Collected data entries
□ □ □ □ □

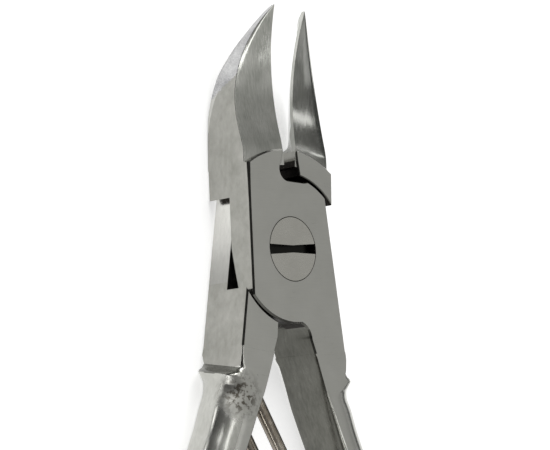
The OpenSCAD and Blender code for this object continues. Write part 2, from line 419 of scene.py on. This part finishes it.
def handle():
    ds = [LIMB_START - 0.4 + 0.1 * k for k in range(46)] + [17.8 + 0.4 * k for k in range(22)]
    ds += [26.6 + 1.5 * k for k in range(58)]
    ds += [HANDLE_END - END_ROUND + END_ROUND * math.sin(math.radians(a)) for a in range(10, 91, 8)]
    return loft([handle_ring(d) for d in ds])


def joint_solid():
    """The joint of the front arm, closed, jaw root on the left."""
    solid = prism(plate_outline(), MID_Z + LAP_GAP, BODY_T, 0.0, EDGE_BREAK)
    lower = [prism(jaw_root_outline(), 0, MID_Z + 1, ROOT_EDGE_BREAK),
             prism(handle_root_outline(), 0, MID_Z + 1, EDGE_BREAK)]
    combine(solid, "UNION", lower)
    return combine(solid, "DIFFERENCE", [growing_chamfer(), tongue_relief()])


def counterbore():
    """Cutter for the screw head's seat, with the edge of its mouth broken."""
    edge = 0.05
    levels = ((BODY_T - HEAD_T, 0.0), (BODY_T - edge, 0.0), (BODY_T + 0.5, edge + 0.5))
    return loft([[(x, y, z) for x, y in arc((0, 0), HEAD_D / 2 + wider, 0, 357, 119)]
                 for z, wider in levels])


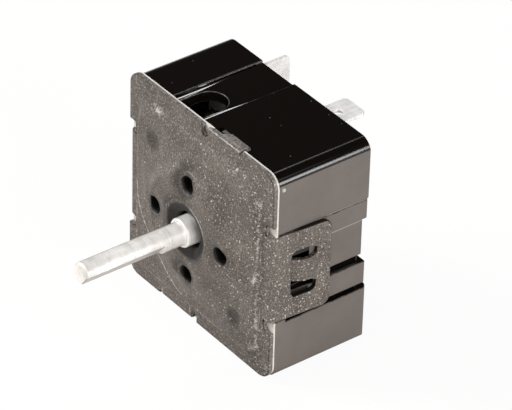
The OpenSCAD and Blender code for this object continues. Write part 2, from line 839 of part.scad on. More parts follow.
// The case's outside, cut from three crossing outlines
module case_block() {
    intersection() {
        along_y(case_y, lower_back_y)
            rounded_rect(case_w, case_h, case_top_r, case_bottom_r);
        translate([0, 0, -case_h])
            linear_extrude(2 * case_h)
                translate([0, (case_y + lower_back_y) / 2])
                    rounded_rect(case_w, lower_back_y - case_y, case_back_r, 0.01);
        along_x(-case_w, case_w)
            case_side_outline();
    }
}

// The recess of a side tab, sloped as the tab is, for the right-hand side
module side_tab_recess() {
    low_z = side_tab_bottom - recess_gap;
    high_z = side_tab_top + recess_gap;
    floor_x = bend_r - sheet_t - case_gap;
    translate([plate_w / 2 - bend_r, rim_y + bend_r, 0])
        rotate([0, 0, -side_tab_spring]) {
            box([floor_x, -2 * bend_r, low_z],
                [case_w, side_tab_reach - bend_r + 2 * recess_gap, high_z]);
            box([floor_x - bend_relief, -2 * bend_r, low_z], [case_w, bend_gap, high_z]);
        }
}

// What is cut from one side of the case, for the right-hand side: a small step, two grooves
// and the latch pocket in the tab's recess
module side_cuts() {
    far = case_w;
    face = case_w / 2;
    side_tab_recess();
    box([face - side_step, case_y - over, upper_block_z], [far, lower_back_y + over, case_h]);
    box([face - groove_depth, case_y + groove_start, rib_top_z],
        [far, lower_back_y + over, rib_top_z + groove_h]);
    box([face - groove_depth, case_y + groove_start, lower_block_z],
        [far, lower_back_y + over, rib_bottom_z]);
    box([recess_x - pocket_depth, pocket_y, -pocket_half_h],
        [far, pocket_y + pocket_l, pocket_half_h]);
}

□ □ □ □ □

* **What the task asks**:
Please set down all the data word for word.

* **Worked answer**:
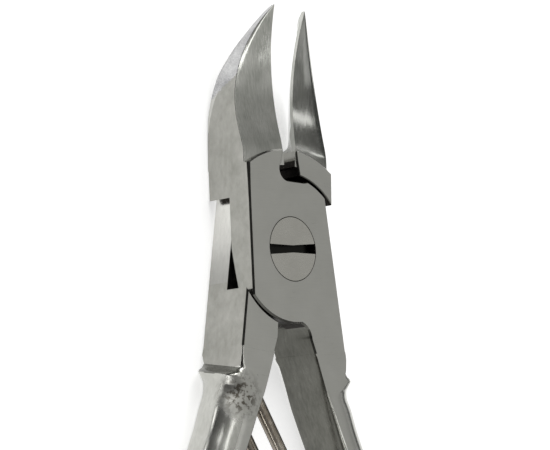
The OpenSCAD and Blender code for this object continues. Write part 2, from line 419 of scene.py on. This part finishes it.
def handle():
    ds = [LIMB_START - 0.4 + 0.1 * k for k in range(46)] + [17.8 + 0.4 * k for k in range(22)]
    ds += [26.6 + 1.5 * k for k in range(58)]
    ds += [HANDLE_END - END_ROUND + END_ROUND * math.sin(math.radians(a)) for a in range(10, 91, 8)]
    return loft([handle_ring(d) for d in ds])


def joint_solid():
    """The joint of the front arm, closed, jaw root on the left."""
    solid = prism(plate_outline(), MID_Z + LAP_GAP, BODY_T, 0.0, EDGE_BREAK)
    lower = [prism(jaw_root_outline(), 0, MID_Z + 1, ROOT_EDGE_BREAK),
             prism(handle_root_outline(), 0, MID_Z + 1, EDGE_BREAK)]
    combine(solid, "UNION", lower)
    return combine(solid, "DIFFERENCE", [growing_chamfer(), tongue_relief()])


def counterbore():
    """Cutter for the screw head's seat, with the edge of its mouth broken."""
    edge = 0.05
    levels = ((BODY_T - HEAD_T, 0.0), (BODY_T - edge, 0.0), (BODY_T + 0.5, edge + 0.5))
    return loft([[(x, y, z) for x, y in arc((0, 0), HEAD_D / 2 + wider, 0, 357, 119)]
                 for z, wider in levels])


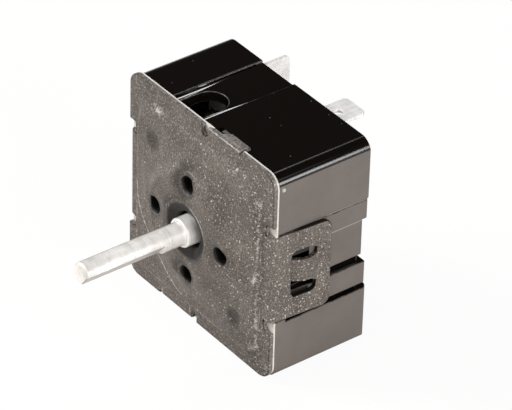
The OpenSCAD and Blender code for this object continues. Write part 2, from line 839 of part.scad on. More parts follow.
// The case's outside, cut from three crossing outlines
module case_block() {
    intersection() {
        along_y(case_y, lower_back_y)
            rounded_rect(case_w, case_h, case_top_r, case_bottom_r);
        translate([0, 0, -case_h])
            linear_extrude(2 * case_h)
                translate([0, (case_y + lower_back_y) / 2])
                    rounded_rect(case_w, lower_back_y - case_y, case_back_r, 0.01);
        along_x(-case_w, case_w)
            case_side_outline();
    }
}

// The recess of a side tab, sloped as the tab is, for the right-hand side
module side_tab_recess() {
    low_z = side_tab_bottom - recess_gap;
    high_z = side_tab_top + recess_gap;
    floor_x = bend_r - sheet_t - case_gap;
    translate([plate_w / 2 - bend_r, rim_y + bend_r, 0])
        rotate([0, 0, -side_tab_spring]) {
            box([floor_x, -2 * bend_r, low_z],
                [case_w, side_tab_reach - bend_r + 2 * recess_gap, high_z]);
            box([floor_x - bend_relief, -2 * bend_r, low_z], [case_w, bend_gap, high_z]);
        }
}

// What is cut from one side of the case, for the right-hand side: a small step, two grooves
// and the latch pocket in the tab's recess
module side_cuts() {
    far = case_w;
    face = case_w / 2;
    side_tab_recess();
    box([face - side_step, case_y - over, upper_block_z], [far, lower_back_y + over, case_h]);
    box([face - groove_depth, case_y + groove_start, rib_top_z],
        [far, lower_back_y + over, rib_top_z + groove_h]);
    box([face - groove_depth, case_y + groove_start, lower_block_z],
        [far, lower_back_y + over, rib_bottom_z]);
    box([recess_x - pocket_depth, pocket_y, -pocket_half_h],
        [far, pocket_y + pocket_l, pocket_half_h]);
}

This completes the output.